WHAT NEEDS TO BE DONE
Quote exactly the lines from the line containing "points = [vertex.co" to the line containing "imported = [obj", both lines included, please, and nothing more.

EXERCISE MATERIALS
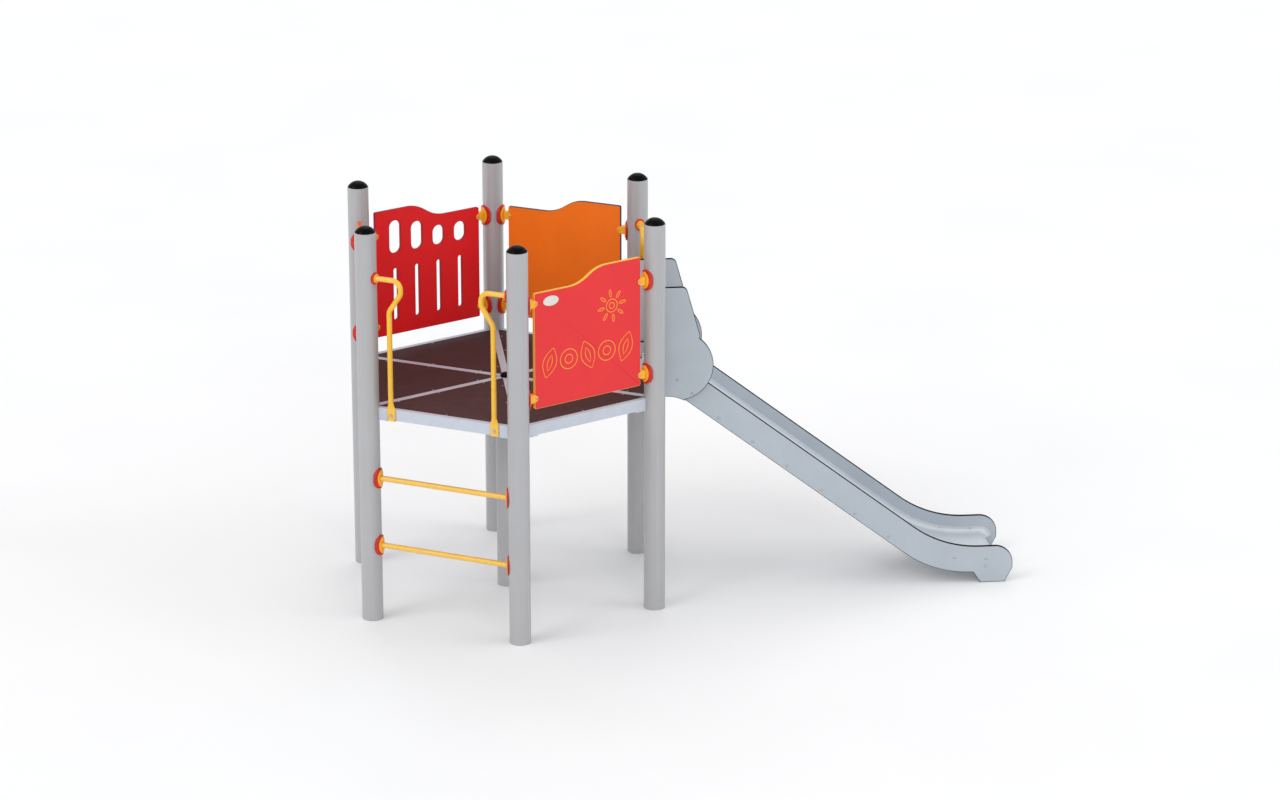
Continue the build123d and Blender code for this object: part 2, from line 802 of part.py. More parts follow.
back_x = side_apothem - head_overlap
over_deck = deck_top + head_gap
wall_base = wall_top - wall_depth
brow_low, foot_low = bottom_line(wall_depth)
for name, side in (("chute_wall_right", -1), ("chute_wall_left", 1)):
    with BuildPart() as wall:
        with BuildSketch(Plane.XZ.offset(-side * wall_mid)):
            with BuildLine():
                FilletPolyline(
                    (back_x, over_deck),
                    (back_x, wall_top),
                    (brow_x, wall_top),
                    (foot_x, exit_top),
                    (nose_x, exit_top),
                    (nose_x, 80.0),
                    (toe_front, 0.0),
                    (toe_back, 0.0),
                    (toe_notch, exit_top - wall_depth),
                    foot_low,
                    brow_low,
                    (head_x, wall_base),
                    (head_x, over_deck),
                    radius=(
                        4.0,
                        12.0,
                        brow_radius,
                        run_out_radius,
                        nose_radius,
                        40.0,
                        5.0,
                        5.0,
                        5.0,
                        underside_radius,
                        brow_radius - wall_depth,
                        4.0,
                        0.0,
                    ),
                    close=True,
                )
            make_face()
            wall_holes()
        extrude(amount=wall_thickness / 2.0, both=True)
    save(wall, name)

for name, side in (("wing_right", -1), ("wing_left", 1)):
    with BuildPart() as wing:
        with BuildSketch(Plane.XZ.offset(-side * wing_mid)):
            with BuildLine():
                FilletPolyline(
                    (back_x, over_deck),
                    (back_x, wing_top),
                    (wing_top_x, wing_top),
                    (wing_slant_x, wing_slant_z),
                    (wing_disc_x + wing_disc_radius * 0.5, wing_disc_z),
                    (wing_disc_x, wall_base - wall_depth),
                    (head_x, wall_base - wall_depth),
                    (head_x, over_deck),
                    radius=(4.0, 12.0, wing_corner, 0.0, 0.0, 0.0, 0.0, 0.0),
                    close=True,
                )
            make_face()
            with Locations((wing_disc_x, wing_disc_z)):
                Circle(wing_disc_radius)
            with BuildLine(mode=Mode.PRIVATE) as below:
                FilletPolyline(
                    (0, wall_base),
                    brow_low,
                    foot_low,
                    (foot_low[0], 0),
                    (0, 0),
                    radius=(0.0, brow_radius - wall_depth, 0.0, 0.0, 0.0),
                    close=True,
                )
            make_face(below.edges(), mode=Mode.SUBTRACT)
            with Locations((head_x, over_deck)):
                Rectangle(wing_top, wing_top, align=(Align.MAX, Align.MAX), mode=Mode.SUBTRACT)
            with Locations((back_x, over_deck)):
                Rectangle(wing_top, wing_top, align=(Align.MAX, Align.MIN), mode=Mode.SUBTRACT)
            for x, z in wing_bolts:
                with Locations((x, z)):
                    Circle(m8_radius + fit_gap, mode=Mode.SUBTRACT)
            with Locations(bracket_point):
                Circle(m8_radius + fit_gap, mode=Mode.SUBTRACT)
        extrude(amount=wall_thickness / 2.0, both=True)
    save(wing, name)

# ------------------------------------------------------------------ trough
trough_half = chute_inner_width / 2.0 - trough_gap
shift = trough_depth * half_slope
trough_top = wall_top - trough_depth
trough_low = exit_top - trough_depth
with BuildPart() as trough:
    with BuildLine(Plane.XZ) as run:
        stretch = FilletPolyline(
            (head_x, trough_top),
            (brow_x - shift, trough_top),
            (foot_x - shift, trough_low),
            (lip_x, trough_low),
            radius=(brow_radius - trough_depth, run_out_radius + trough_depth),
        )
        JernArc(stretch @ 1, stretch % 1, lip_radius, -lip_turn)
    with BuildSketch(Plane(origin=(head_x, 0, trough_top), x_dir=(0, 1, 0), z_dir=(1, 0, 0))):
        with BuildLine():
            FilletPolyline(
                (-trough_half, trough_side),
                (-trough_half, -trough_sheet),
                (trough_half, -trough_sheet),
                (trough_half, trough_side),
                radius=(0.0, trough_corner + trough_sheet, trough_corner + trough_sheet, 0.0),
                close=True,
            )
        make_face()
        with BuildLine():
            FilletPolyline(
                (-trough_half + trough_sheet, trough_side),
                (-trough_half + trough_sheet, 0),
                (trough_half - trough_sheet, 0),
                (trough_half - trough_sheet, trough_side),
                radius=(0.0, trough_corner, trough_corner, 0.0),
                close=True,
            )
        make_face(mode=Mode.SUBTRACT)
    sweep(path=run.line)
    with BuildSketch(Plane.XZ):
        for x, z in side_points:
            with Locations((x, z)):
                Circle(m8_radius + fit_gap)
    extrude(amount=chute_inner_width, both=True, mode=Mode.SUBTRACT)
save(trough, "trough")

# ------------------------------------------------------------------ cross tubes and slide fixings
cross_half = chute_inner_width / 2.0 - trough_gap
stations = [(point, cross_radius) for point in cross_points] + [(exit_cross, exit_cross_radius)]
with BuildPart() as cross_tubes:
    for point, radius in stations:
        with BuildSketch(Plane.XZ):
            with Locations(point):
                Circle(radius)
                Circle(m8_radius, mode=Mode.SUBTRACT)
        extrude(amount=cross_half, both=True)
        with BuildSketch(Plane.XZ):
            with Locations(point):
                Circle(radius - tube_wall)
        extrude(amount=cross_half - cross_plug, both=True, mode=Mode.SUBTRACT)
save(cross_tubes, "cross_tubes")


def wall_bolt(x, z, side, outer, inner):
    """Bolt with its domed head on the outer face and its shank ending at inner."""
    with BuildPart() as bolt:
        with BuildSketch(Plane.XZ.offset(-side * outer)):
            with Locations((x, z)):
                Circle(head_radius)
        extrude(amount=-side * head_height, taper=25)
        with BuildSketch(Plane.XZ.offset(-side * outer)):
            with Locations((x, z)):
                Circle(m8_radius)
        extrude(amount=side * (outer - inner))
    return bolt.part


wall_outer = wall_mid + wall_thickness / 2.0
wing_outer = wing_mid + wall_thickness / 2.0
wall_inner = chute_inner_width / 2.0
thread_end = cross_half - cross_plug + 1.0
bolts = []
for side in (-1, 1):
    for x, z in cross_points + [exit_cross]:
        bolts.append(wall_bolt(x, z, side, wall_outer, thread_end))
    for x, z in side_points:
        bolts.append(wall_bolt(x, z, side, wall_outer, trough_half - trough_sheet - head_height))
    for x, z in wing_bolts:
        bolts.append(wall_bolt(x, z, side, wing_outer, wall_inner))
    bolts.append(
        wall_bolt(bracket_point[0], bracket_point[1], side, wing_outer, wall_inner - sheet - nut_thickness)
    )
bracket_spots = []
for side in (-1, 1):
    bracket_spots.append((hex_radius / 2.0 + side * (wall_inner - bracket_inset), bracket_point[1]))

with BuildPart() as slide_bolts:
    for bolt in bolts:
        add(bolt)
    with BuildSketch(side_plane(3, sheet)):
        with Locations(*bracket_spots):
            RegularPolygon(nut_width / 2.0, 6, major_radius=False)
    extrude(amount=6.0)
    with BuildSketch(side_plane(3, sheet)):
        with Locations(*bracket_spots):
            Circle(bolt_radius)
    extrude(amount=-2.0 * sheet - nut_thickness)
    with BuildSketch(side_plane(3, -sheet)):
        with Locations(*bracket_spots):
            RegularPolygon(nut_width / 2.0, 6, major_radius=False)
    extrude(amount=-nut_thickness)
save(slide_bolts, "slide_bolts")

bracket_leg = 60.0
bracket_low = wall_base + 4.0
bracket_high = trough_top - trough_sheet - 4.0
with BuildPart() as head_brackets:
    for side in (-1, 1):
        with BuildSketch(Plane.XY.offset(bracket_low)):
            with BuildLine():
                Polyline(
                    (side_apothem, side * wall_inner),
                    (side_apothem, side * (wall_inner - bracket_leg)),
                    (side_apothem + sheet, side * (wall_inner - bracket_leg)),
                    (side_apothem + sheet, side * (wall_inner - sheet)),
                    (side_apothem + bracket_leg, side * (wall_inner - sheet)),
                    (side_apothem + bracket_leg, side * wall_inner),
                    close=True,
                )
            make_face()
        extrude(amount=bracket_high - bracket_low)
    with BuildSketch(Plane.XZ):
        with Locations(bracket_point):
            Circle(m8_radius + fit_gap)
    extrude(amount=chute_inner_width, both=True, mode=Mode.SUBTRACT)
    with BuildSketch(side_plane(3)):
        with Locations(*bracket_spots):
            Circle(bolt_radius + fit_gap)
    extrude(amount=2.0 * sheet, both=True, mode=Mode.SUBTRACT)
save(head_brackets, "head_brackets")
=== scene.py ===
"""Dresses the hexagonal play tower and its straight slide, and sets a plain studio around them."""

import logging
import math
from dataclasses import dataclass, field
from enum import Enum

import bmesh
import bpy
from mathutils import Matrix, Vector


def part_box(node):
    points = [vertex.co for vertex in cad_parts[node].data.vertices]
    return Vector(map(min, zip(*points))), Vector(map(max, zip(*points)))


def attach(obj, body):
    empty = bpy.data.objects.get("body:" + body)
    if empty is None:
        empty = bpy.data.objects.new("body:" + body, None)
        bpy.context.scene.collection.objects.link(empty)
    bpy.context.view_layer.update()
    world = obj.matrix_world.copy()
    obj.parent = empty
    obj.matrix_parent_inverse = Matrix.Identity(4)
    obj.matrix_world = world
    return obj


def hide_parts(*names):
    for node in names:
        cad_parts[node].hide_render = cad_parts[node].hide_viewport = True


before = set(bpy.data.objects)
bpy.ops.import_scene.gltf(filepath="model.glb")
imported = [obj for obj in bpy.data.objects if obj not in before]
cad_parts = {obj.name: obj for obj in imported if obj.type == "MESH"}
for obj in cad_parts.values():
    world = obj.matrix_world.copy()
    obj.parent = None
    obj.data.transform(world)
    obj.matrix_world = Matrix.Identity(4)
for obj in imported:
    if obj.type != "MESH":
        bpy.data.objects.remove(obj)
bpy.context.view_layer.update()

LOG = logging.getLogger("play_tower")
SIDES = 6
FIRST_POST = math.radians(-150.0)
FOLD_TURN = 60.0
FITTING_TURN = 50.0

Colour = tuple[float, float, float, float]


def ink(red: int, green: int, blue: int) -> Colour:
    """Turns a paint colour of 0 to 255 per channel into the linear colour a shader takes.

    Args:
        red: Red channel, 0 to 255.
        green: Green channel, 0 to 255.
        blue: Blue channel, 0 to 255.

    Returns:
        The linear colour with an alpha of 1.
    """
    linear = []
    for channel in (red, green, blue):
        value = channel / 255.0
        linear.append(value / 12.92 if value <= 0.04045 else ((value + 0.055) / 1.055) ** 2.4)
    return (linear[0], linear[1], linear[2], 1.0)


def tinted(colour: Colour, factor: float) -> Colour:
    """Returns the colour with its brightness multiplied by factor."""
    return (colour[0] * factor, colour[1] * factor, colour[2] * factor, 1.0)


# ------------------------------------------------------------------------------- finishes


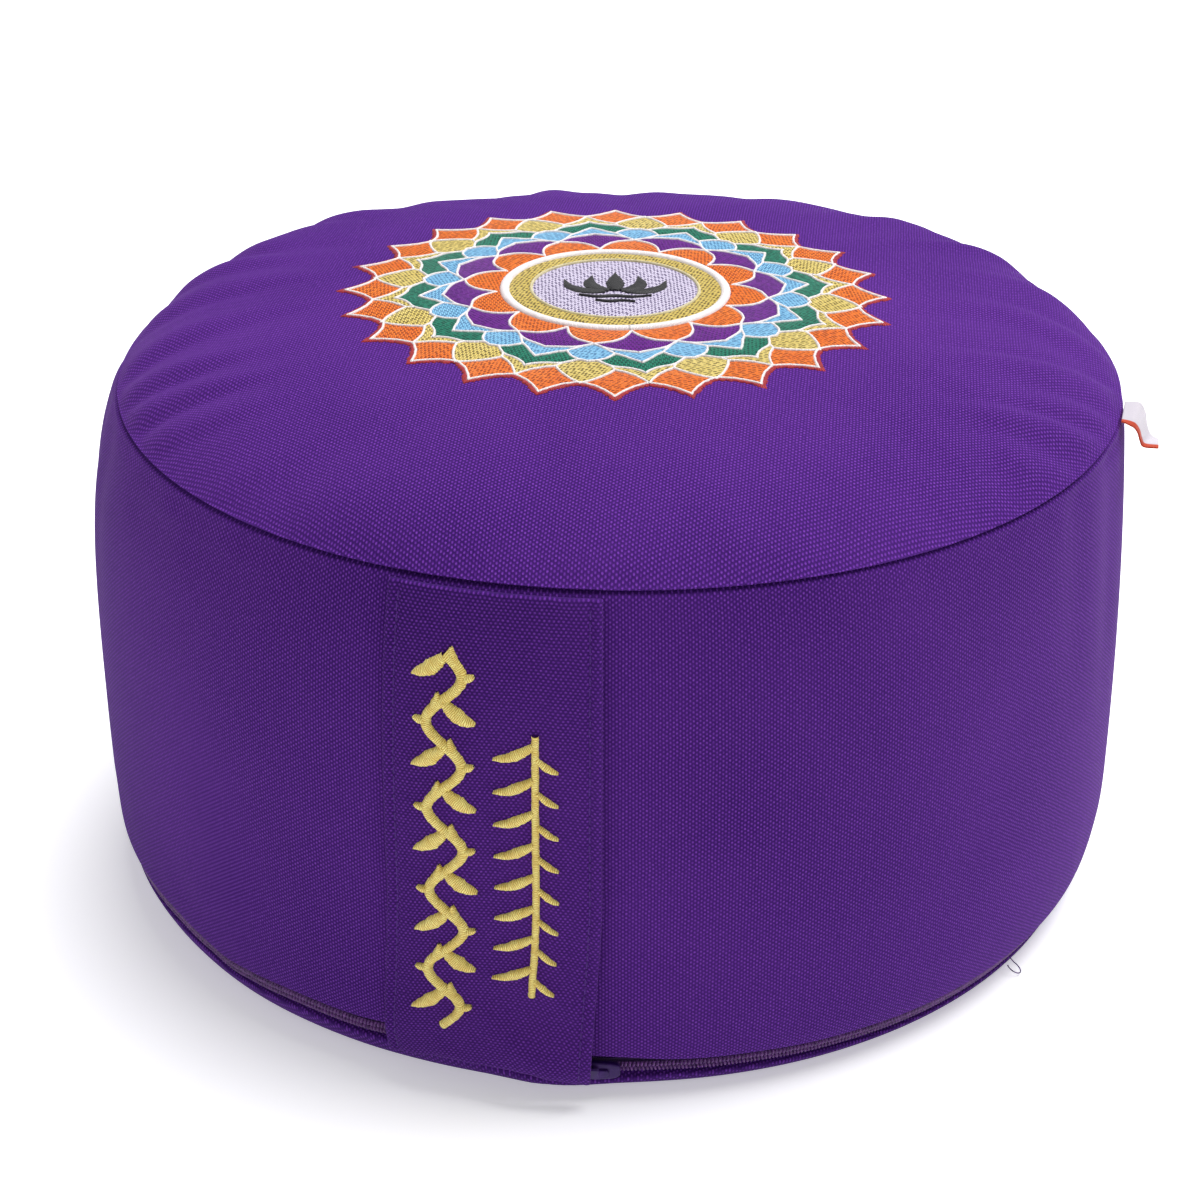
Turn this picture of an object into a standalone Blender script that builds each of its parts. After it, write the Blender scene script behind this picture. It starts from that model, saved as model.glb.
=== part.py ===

ANSWER TO THIS TASK
    points = [vertex.co for vertex in cad_parts[node].data.vertices]
    return Vector(map(min, zip(*points))), Vector(map(max, zip(*points)))


def attach(obj, body):
    empty = bpy.data.objects.get("body:" + body)
    if empty is None:
        empty = bpy.data.objects.new("body:" + body, None)
        bpy.context.scene.collection.objects.link(empty)
    bpy.context.view_layer.update()
    world = obj.matrix_world.copy()
    obj.parent = empty
    obj.matrix_parent_inverse = Matrix.Identity(4)
    obj.matrix_world = world
    return obj


def hide_parts(*names):
    for node in names:
        cad_parts[node].hide_render = cad_parts[node].hide_viewport = True


before = set(bpy.data.objects)
bpy.ops.import_scene.gltf(filepath="model.glb")
imported = [obj for obj in bpy.data.objects if obj not in before]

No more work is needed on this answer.